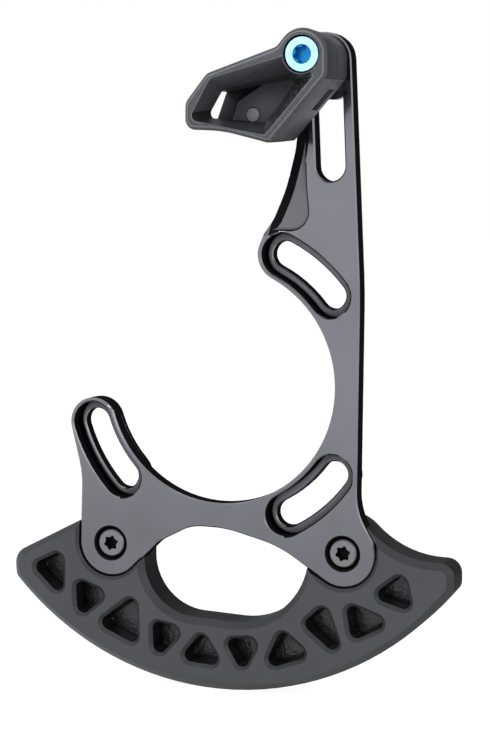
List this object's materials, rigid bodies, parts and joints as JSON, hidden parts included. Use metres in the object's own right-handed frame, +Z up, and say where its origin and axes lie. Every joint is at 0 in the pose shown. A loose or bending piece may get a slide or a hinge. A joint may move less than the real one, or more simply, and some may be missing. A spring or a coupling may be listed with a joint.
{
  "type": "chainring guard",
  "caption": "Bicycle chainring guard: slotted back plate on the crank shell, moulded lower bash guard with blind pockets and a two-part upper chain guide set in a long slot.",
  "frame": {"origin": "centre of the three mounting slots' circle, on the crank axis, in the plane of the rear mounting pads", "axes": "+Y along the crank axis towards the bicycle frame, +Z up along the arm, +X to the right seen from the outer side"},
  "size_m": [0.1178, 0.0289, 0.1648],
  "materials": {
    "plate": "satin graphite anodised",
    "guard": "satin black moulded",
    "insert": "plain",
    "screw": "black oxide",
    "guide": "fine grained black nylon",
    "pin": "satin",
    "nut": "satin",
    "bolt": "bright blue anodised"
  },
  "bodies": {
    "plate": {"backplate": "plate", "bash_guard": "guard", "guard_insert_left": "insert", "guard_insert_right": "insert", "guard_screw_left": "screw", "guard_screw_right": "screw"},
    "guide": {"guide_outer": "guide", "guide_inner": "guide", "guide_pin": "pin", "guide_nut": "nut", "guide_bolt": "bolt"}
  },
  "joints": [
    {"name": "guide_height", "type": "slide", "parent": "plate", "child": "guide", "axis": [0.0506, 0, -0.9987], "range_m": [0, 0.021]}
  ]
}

◇ ◇ ◇

Reproduce all of the data exactly as given.

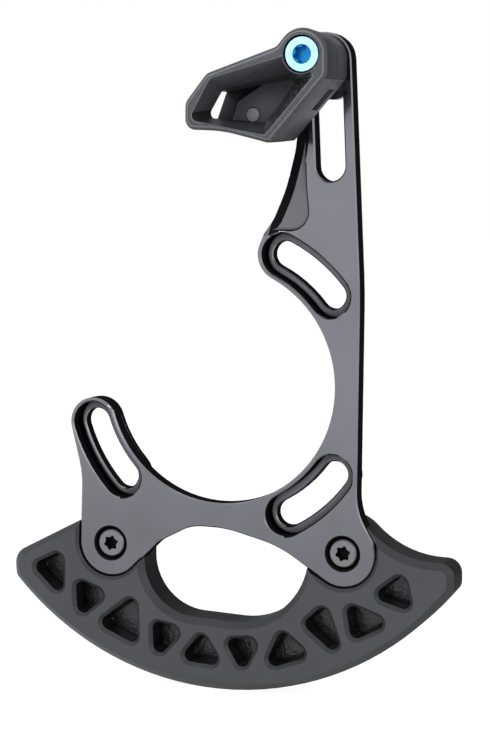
List this object's materials, rigid bodies, parts and joints as JSON, hidden parts included. Use metres in the object's own right-handed frame, +Z up, and say where its origin and axes lie. Every joint is at 0 in the pose shown. A loose or bending piece may get a slide or a hinge. A joint may move less than the real one, or more simply, and some may be missing. A spring or a coupling may be listed with a joint.
{
  "type": "chainring guard",
  "caption": "Bicycle chainring guard: slotted back plate on the crank shell, moulded lower bash guard with blind pockets and a two-part upper chain guide set in a long slot.",
  "frame": {"origin": "centre of the three mounting slots' circle, on the crank axis, in the plane of the rear mounting pads", "axes": "+Y along the crank axis towards the bicycle frame, +Z up along the arm, +X to the right seen from the outer side"},
  "size_m": [0.1178, 0.0289, 0.1648],
  "materials": {
    "plate": "satin graphite anodised",
    "guard": "satin black moulded",
    "insert": "plain",
    "screw": "black oxide",
    "guide": "fine grained black nylon",
    "pin": "satin",
    "nut": "satin",
    "bolt": "bright blue anodised"
  },
  "bodies": {
    "plate": {"backplate": "plate", "bash_guard": "guard", "guard_insert_left": "insert", "guard_insert_right": "insert", "guard_screw_left": "screw", "guard_screw_right": "screw"},
    "guide": {"guide_outer": "guide", "guide_inner": "guide", "guide_pin": "pin", "guide_nut": "nut", "guide_bolt": "bolt"}
  },
  "joints": [
    {"name": "guide_height", "type": "slide", "parent": "plate", "child": "guide", "axis": [0.0506, 0, -0.9987], "range_m": [0, 0.021]}
  ]
}